**Working data**
--- START ---

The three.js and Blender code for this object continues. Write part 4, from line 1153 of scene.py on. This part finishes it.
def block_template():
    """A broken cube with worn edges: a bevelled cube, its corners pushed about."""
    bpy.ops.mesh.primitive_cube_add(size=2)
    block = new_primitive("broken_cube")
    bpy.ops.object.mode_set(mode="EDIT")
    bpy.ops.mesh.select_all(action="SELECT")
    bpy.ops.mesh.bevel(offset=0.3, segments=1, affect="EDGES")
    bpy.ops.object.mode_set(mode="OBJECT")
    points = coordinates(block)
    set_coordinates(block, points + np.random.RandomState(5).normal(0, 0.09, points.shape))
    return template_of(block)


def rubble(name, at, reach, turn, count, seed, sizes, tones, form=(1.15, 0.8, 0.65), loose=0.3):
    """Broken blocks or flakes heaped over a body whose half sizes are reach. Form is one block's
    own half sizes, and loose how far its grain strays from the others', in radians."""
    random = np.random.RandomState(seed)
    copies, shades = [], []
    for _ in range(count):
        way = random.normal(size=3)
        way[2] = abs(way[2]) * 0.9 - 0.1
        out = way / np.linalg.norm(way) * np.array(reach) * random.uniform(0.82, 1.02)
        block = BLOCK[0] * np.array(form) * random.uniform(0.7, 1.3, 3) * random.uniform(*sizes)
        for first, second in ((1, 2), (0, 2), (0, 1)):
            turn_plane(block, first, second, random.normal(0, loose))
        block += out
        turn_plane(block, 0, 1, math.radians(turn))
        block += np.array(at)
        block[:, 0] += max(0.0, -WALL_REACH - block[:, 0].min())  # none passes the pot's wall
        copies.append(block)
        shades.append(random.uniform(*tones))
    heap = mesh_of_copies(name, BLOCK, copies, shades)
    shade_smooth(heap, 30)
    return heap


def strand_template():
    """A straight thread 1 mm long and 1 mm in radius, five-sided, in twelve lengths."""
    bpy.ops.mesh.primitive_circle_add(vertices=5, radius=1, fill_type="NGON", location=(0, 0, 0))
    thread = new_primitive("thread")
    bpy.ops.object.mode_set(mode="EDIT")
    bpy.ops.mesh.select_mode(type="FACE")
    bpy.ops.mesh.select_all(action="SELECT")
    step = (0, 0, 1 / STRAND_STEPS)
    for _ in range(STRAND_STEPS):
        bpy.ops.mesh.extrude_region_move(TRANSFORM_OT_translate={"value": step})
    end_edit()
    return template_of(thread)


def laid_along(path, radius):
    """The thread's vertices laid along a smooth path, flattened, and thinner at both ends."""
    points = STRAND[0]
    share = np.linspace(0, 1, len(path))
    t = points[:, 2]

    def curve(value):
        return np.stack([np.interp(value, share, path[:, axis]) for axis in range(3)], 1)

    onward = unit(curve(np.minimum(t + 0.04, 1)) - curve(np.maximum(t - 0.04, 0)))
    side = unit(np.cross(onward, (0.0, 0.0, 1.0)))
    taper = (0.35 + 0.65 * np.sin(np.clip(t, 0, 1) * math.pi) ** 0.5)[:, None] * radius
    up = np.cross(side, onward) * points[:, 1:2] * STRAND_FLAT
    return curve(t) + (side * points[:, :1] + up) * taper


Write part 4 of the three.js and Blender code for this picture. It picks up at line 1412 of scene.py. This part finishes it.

--- END ---

**What is being asked**
Only the lines from the first line of the records through the line containing "return template_of(block)" should be repeated, exactly as they appear.

**Correct result**
The three.js and Blender code for this object continues. Write part 4, from line 1153 of scene.py on. This part finishes it.
def block_template():
    """A broken cube with worn edges: a bevelled cube, its corners pushed about."""
    bpy.ops.mesh.primitive_cube_add(size=2)
    block = new_primitive("broken_cube")
    bpy.ops.object.mode_set(mode="EDIT")
    bpy.ops.mesh.select_all(action="SELECT")
    bpy.ops.mesh.bevel(offset=0.3, segments=1, affect="EDGES")
    bpy.ops.object.mode_set(mode="OBJECT")
    points = coordinates(block)
    set_coordinates(block, points + np.random.RandomState(5).normal(0, 0.09, points.shape))
    return template_of(block)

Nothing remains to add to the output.